WHAT IS BEING ASKED:
Write every record out again exactly as given.

--------------------------------

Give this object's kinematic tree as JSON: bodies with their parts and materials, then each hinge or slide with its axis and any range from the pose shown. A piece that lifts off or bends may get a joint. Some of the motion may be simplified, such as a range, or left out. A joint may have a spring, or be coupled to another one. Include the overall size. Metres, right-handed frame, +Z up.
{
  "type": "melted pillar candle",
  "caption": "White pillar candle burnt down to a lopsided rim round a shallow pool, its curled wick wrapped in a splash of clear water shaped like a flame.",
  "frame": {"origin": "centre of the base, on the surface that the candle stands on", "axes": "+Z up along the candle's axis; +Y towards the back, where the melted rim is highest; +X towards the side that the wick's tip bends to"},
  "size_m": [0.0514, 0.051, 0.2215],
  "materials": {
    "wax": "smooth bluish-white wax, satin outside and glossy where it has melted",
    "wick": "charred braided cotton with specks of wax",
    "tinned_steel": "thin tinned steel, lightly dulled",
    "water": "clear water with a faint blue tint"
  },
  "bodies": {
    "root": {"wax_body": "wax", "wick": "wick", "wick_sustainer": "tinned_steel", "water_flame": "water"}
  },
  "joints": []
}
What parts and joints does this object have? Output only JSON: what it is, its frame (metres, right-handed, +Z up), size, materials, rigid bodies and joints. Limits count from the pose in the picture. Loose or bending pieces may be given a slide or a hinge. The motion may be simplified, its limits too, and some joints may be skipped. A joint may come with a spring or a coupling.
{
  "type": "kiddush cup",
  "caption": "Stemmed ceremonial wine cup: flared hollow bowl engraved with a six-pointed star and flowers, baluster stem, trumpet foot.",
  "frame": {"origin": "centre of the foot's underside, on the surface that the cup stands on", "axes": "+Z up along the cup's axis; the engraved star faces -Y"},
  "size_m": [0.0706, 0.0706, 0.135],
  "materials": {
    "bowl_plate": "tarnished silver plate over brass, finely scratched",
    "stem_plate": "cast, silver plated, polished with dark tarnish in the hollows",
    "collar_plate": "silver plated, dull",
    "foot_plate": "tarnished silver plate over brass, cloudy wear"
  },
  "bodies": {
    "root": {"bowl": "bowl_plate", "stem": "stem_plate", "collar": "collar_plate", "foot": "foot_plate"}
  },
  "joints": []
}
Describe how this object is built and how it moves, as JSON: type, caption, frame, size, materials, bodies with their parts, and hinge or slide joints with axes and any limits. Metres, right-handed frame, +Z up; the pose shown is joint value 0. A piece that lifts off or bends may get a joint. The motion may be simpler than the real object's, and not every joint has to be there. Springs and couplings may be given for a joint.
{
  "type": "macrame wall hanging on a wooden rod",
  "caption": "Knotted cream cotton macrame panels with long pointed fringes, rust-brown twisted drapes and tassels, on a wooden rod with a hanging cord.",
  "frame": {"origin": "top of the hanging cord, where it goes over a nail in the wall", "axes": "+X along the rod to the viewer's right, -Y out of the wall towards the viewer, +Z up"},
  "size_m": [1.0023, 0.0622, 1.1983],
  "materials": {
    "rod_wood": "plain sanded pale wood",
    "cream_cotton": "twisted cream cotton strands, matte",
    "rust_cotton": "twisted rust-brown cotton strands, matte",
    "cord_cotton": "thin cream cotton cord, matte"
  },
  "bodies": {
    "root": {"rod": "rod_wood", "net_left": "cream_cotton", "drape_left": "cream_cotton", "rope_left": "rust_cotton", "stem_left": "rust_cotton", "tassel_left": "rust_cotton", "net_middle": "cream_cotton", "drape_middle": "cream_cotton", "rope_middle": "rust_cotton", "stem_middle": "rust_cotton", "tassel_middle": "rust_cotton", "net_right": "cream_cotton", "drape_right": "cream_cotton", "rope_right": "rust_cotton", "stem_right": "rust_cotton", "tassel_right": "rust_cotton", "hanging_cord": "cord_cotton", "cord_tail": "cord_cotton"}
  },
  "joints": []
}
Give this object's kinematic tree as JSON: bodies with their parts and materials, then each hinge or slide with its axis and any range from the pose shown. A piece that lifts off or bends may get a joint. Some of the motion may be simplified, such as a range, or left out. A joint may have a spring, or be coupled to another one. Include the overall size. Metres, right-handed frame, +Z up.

--------------------------------

FULL OUTPUT:
Give this object's kinematic tree as JSON: bodies with their parts and materials, then each hinge or slide with its axis and any range from the pose shown. A piece that lifts off or bends may get a joint. Some of the motion may be simplified, such as a range, or left out. A joint may have a spring, or be coupled to another one. Include the overall size. Metres, right-handed frame, +Z up.
{
  "type": "melted pillar candle",
  "caption": "White pillar candle burnt down to a lopsided rim round a shallow pool, its curled wick wrapped in a splash of clear water shaped like a flame.",
  "frame": {"origin": "centre of the base, on the surface that the candle stands on", "axes": "+Z up along the candle's axis; +Y towards the back, where the melted rim is highest; +X towards the side that the wick's tip bends to"},
  "size_m": [0.0514, 0.051, 0.2215],
  "materials": {
    "wax": "smooth bluish-white wax, satin outside and glossy where it has melted",
    "wick": "charred braided cotton with specks of wax",
    "tinned_steel": "thin tinned steel, lightly dulled",
    "water": "clear water with a faint blue tint"
  },
  "bodies": {
    "root": {"wax_body": "wax", "wick": "wick", "wick_sustainer": "tinned_steel", "water_flame": "water"}
  },
  "joints": []
}
What parts and joints does this object have? Output only JSON: what it is, its frame (metres, right-handed, +Z up), size, materials, rigid bodies and joints. Limits count from the pose in the picture. Loose or bending pieces may be given a slide or a hinge. The motion may be simplified, its limits too, and some joints may be skipped. A joint may come with a spring or a coupling.
{
  "type": "kiddush cup",
  "caption": "Stemmed ceremonial wine cup: flared hollow bowl engraved with a six-pointed star and flowers, baluster stem, trumpet foot.",
  "frame": {"origin": "centre of the foot's underside, on the surface that the cup stands on", "axes": "+Z up along the cup's axis; the engraved star faces -Y"},
  "size_m": [0.0706, 0.0706, 0.135],
  "materials": {
    "bowl_plate": "tarnished silver plate over brass, finely scratched",
    "stem_plate": "cast, silver plated, polished with dark tarnish in the hollows",
    "collar_plate": "silver plated, dull",
    "foot_plate": "tarnished silver plate over brass, cloudy wear"
  },
  "bodies": {
    "root": {"bowl": "bowl_plate", "stem": "stem_plate", "collar": "collar_plate", "foot": "foot_plate"}
  },
  "joints": []
}
Describe how this object is built and how it moves, as JSON: type, caption, frame, size, materials, bodies with their parts, and hinge or slide joints with axes and any limits. Metres, right-handed frame, +Z up; the pose shown is joint value 0. A piece that lifts off or bends may get a joint. The motion may be simpler than the real object's, and not every joint has to be there. Springs and couplings may be given for a joint.
{
  "type": "macrame wall hanging on a wooden rod",
  "caption": "Knotted cream cotton macrame panels with long pointed fringes, rust-brown twisted drapes and tassels, on a wooden rod with a hanging cord.",
  "frame": {"origin": "top of the hanging cord, where it goes over a nail in the wall", "axes": "+X along the rod to the viewer's right, -Y out of the wall towards the viewer, +Z up"},
  "size_m": [1.0023, 0.0622, 1.1983],
  "materials": {
    "rod_wood": "plain sanded pale wood",
    "cream_cotton": "twisted cream cotton strands, matte",
    "rust_cotton": "twisted rust-brown cotton strands, matte",
    "cord_cotton": "thin cream cotton cord, matte"
  },
  "bodies": {
    "root": {"rod": "rod_wood", "net_left": "cream_cotton", "drape_left": "cream_cotton", "rope_left": "rust_cotton", "stem_left": "rust_cotton", "tassel_left": "rust_cotton", "net_middle": "cream_cotton", "drape_middle": "cream_cotton", "rope_middle": "rust_cotton", "stem_middle": "rust_cotton", "tassel_middle": "rust_cotton", "net_right": "cream_cotton", "drape_right": "cream_cotton", "rope_right": "rust_cotton", "stem_right": "rust_cotton", "tassel_right": "rust_cotton", "hanging_cord": "cord_cotton", "cord_tail": "cord_cotton"}
  },
  "joints": []
}
Give this object's kinematic tree as JSON: bodies with their parts and materials, then each hinge or slide with its axis and any range from the pose shown. A piece that lifts off or bends may get a joint. Some of the motion may be simplified, such as a range, or left out. A joint may have a spring, or be coupled to another one. Include the overall size. Metres, right-handed frame, +Z up.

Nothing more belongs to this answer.